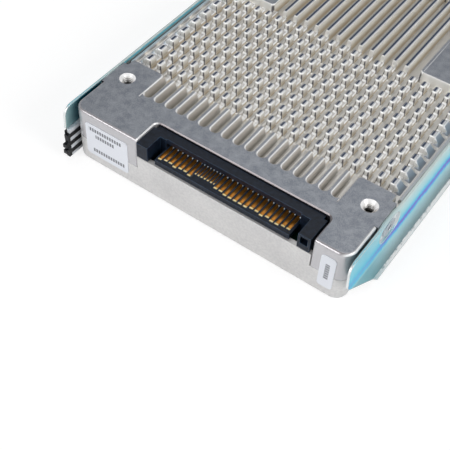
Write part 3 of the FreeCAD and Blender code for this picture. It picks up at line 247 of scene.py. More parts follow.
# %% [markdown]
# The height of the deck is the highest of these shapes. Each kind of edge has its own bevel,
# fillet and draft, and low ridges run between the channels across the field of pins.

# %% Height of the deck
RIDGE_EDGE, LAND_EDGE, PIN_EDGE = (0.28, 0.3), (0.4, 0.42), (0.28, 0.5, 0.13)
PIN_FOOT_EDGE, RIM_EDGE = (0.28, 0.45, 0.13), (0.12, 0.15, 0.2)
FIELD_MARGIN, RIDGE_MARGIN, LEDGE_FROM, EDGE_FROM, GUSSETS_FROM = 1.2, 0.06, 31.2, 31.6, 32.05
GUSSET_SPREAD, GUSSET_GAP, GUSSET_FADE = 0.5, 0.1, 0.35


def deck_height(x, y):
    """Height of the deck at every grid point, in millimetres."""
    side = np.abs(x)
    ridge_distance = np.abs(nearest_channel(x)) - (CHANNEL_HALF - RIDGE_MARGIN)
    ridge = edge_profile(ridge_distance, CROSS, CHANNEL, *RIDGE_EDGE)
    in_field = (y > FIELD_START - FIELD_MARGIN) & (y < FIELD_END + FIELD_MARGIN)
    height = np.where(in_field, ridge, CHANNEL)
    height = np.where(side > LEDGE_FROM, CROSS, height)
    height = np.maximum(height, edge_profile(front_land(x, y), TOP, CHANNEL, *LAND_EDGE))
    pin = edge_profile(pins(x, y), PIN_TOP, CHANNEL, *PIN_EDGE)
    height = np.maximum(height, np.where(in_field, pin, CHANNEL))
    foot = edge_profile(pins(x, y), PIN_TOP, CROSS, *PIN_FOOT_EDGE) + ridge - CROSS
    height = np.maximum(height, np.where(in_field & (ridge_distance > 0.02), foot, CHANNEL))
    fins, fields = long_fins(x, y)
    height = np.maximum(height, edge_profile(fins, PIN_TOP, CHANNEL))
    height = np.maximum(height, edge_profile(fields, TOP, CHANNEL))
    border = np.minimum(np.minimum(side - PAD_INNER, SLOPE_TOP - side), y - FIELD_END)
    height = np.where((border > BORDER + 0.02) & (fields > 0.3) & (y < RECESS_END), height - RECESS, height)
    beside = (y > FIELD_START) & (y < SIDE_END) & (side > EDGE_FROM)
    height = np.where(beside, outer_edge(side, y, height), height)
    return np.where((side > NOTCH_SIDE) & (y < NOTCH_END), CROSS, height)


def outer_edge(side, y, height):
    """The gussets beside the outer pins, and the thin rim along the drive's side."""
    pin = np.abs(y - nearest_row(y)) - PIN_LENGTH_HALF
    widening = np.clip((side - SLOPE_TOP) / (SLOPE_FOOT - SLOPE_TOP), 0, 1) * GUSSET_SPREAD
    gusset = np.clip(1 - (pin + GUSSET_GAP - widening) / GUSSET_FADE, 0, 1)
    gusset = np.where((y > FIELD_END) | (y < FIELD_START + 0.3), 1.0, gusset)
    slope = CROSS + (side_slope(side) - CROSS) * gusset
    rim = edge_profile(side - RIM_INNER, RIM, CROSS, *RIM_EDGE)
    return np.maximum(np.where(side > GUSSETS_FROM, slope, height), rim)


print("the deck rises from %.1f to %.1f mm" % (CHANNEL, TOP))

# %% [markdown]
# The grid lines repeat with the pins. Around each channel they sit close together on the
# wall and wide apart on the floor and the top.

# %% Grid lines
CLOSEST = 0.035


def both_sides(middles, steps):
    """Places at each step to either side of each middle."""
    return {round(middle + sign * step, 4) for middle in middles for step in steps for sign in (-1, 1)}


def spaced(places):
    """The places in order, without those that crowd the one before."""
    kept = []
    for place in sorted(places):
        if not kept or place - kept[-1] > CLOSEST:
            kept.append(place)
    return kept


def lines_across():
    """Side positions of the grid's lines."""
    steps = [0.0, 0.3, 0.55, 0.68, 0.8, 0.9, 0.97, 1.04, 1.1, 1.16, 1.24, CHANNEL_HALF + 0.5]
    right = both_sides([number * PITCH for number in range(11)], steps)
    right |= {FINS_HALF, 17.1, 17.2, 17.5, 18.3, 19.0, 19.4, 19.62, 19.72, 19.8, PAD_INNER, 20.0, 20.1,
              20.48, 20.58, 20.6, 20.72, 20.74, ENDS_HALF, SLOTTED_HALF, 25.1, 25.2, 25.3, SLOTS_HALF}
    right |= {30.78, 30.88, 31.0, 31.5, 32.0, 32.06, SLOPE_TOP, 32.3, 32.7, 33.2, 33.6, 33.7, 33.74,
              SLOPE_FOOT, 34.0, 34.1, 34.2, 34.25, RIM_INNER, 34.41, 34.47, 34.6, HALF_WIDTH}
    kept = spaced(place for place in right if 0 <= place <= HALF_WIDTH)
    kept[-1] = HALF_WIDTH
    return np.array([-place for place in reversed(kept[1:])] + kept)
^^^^
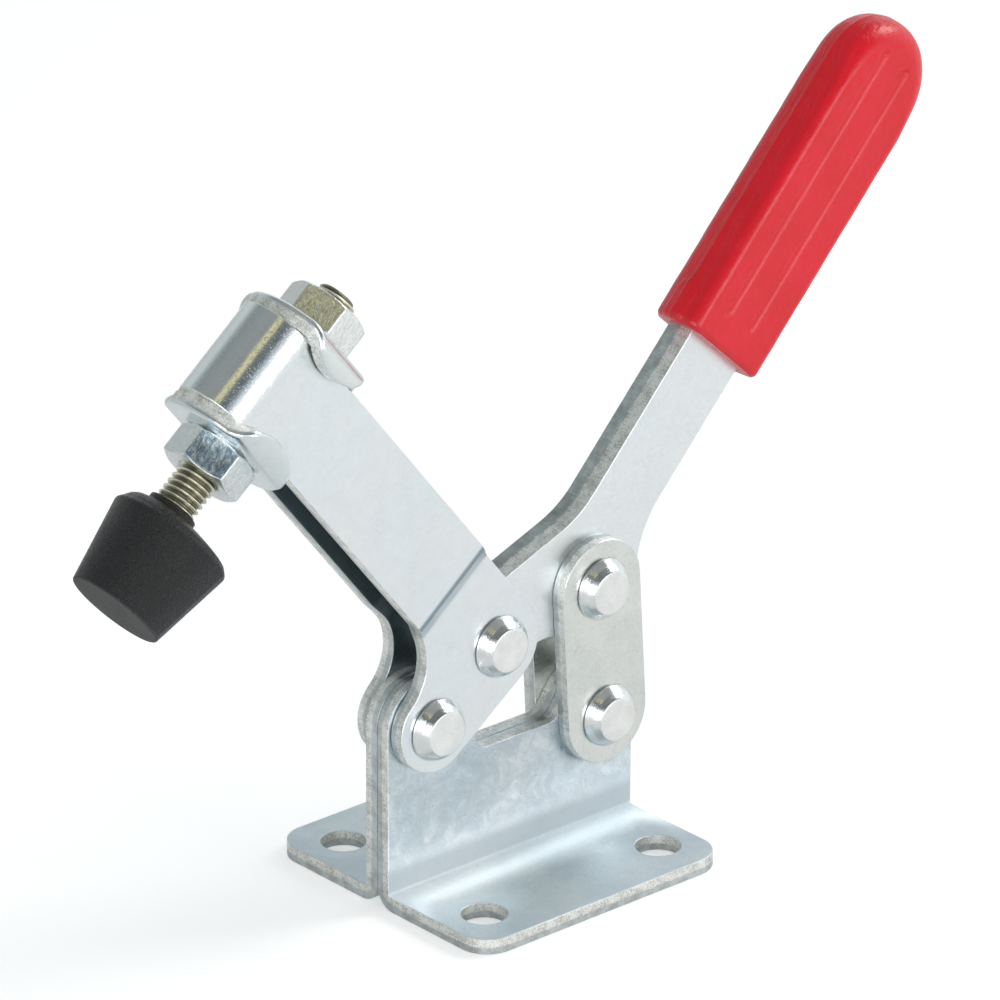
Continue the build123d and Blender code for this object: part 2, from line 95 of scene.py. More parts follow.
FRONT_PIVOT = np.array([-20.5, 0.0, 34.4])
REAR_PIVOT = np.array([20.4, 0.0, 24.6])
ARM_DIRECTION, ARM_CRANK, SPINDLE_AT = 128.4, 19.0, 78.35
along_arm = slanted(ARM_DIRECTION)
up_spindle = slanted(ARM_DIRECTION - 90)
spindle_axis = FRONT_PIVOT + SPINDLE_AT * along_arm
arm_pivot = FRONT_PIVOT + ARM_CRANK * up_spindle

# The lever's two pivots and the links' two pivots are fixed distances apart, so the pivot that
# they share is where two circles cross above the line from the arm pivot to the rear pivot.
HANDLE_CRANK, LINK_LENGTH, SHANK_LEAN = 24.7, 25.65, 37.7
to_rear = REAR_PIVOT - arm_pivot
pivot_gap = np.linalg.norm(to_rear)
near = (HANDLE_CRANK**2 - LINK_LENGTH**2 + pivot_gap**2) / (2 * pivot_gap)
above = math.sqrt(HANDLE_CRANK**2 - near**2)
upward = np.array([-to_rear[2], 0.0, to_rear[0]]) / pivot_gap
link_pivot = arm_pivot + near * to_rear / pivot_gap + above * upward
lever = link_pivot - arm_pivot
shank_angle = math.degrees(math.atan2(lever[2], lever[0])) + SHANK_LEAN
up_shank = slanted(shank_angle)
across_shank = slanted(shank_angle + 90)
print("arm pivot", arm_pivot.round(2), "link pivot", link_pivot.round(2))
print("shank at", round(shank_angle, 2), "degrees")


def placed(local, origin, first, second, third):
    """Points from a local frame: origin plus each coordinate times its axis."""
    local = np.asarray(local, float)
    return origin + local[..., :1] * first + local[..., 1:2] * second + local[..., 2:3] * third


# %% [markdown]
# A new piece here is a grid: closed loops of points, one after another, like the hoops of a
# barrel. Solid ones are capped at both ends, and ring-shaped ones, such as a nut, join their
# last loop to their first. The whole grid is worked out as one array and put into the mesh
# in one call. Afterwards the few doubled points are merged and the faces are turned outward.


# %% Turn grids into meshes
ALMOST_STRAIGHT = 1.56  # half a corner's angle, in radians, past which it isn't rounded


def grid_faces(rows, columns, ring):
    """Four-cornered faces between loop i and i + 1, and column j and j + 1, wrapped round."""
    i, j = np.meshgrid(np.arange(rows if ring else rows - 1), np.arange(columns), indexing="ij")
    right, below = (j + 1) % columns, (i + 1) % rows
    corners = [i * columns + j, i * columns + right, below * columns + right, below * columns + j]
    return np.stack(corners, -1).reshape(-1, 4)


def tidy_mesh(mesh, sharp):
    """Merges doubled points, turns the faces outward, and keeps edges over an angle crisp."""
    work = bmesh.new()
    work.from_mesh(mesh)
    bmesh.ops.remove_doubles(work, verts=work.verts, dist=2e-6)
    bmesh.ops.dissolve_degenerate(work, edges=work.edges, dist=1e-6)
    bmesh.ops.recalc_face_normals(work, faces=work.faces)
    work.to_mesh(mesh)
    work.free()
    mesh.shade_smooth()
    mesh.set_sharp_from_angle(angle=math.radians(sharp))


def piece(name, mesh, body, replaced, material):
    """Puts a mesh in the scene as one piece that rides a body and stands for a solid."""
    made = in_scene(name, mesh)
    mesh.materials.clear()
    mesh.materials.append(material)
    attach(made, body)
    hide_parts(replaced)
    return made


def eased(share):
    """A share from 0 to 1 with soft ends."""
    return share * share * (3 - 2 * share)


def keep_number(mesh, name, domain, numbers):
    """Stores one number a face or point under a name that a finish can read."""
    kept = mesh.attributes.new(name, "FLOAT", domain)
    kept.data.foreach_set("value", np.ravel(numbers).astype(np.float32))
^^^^
Each line from the one bearing "Write part 3" through the one bearing "GUSSET_SPREAD, GUSSET_GAP, GUSSET_FADE" is to be duplicated without change; all remaining lines are to be left out.

Answer to the exercise:
Write part 3 of the FreeCAD and Blender code for this picture. It picks up at line 247 of scene.py. More parts follow.
# %% [markdown]
# The height of the deck is the highest of these shapes. Each kind of edge has its own bevel,
# fillet and draft, and low ridges run between the channels across the field of pins.

# %% Height of the deck
RIDGE_EDGE, LAND_EDGE, PIN_EDGE = (0.28, 0.3), (0.4, 0.42), (0.28, 0.5, 0.13)
PIN_FOOT_EDGE, RIM_EDGE = (0.28, 0.45, 0.13), (0.12, 0.15, 0.2)
FIELD_MARGIN, RIDGE_MARGIN, LEDGE_FROM, EDGE_FROM, GUSSETS_FROM = 1.2, 0.06, 31.2, 31.6, 32.05
GUSSET_SPREAD, GUSSET_GAP, GUSSET_FADE = 0.5, 0.1, 0.35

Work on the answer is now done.